2

我正在用 Numpy 在 Python 中编写 K-Means 算法。到所有质心的距离部分非常优化(使用质心矩阵而不是单独计算每个质心),但我正在努力计算新质心部分。我正在从数据集中复制每个质心的数据来计算平均值。

我认为不复制会更快。我如何在 Python/Numpy 中做到这一点?

代码片段:

    for c_i in range(k):
        sub_data = np.zeros([n_per_c[c_i],data_width])

        sub_data_i = 0
        for data_i in range(data_length):
            if label[data_i] == c_i:                    
                sub_data[sub_data_i,:] = data[data_i,:]
                sub_data_i += 1

        c[c_i] = np.mean(sub_data, axis=0)

c 是我拥有的质心列表,data 是整个数据集,label 是带有类标签的列表。

4

1 回答 1

1

I think the following does the same as your code, without any explicit intermediate array:

for c_i in range(k):
    c[c_i] = np.mean(data[label == c_i, :], axis=0)

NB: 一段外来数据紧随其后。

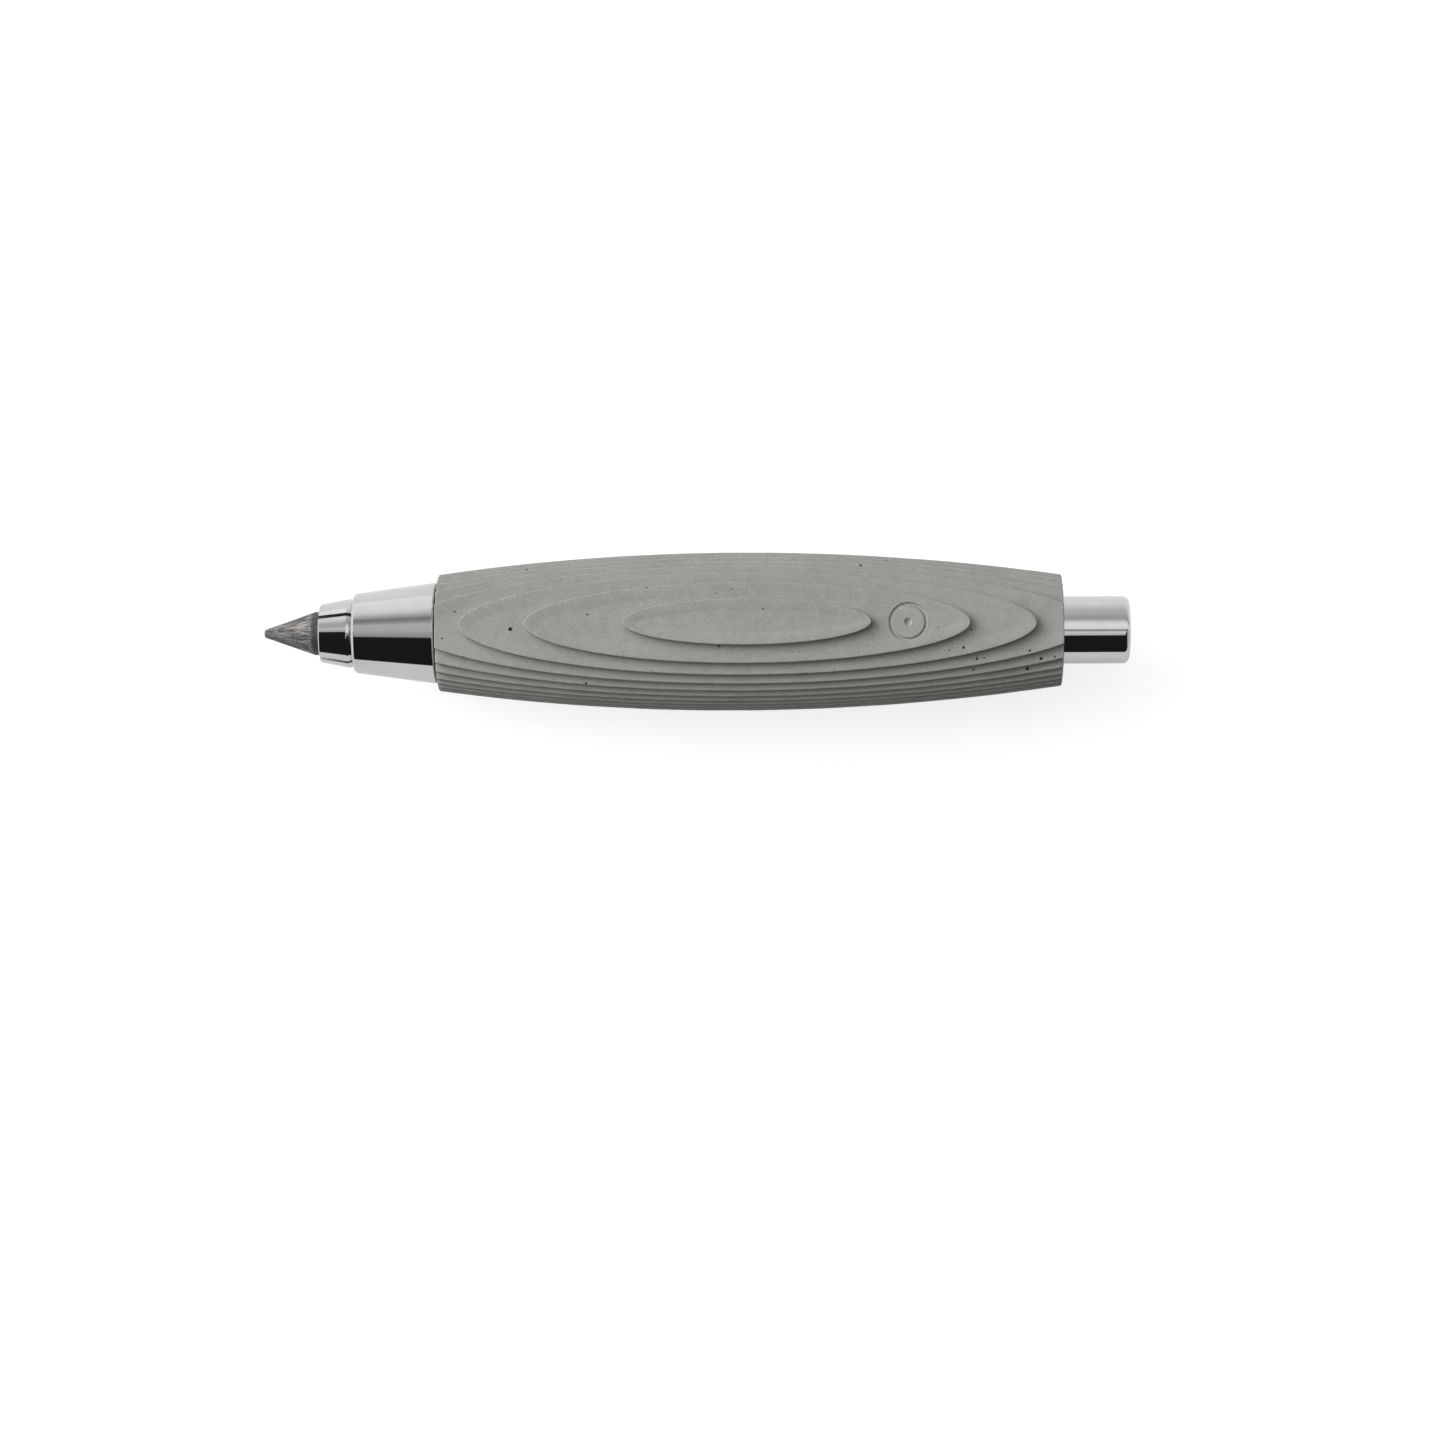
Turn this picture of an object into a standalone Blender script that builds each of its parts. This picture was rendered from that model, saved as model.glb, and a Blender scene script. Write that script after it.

Getting rid of that last loop is tougher, but this should work:

label_counts = np.bincount(label)
label_sums = np.histogram2d(np.repeat(label, data_length),
                            np.tile(np.arange(data_length), k),
                            bins=(k, data_length),
                            weights=data.ravel())[0]
c = label_sums / label_count[:, None]
于 2013-07-23T12:37:05.150 回答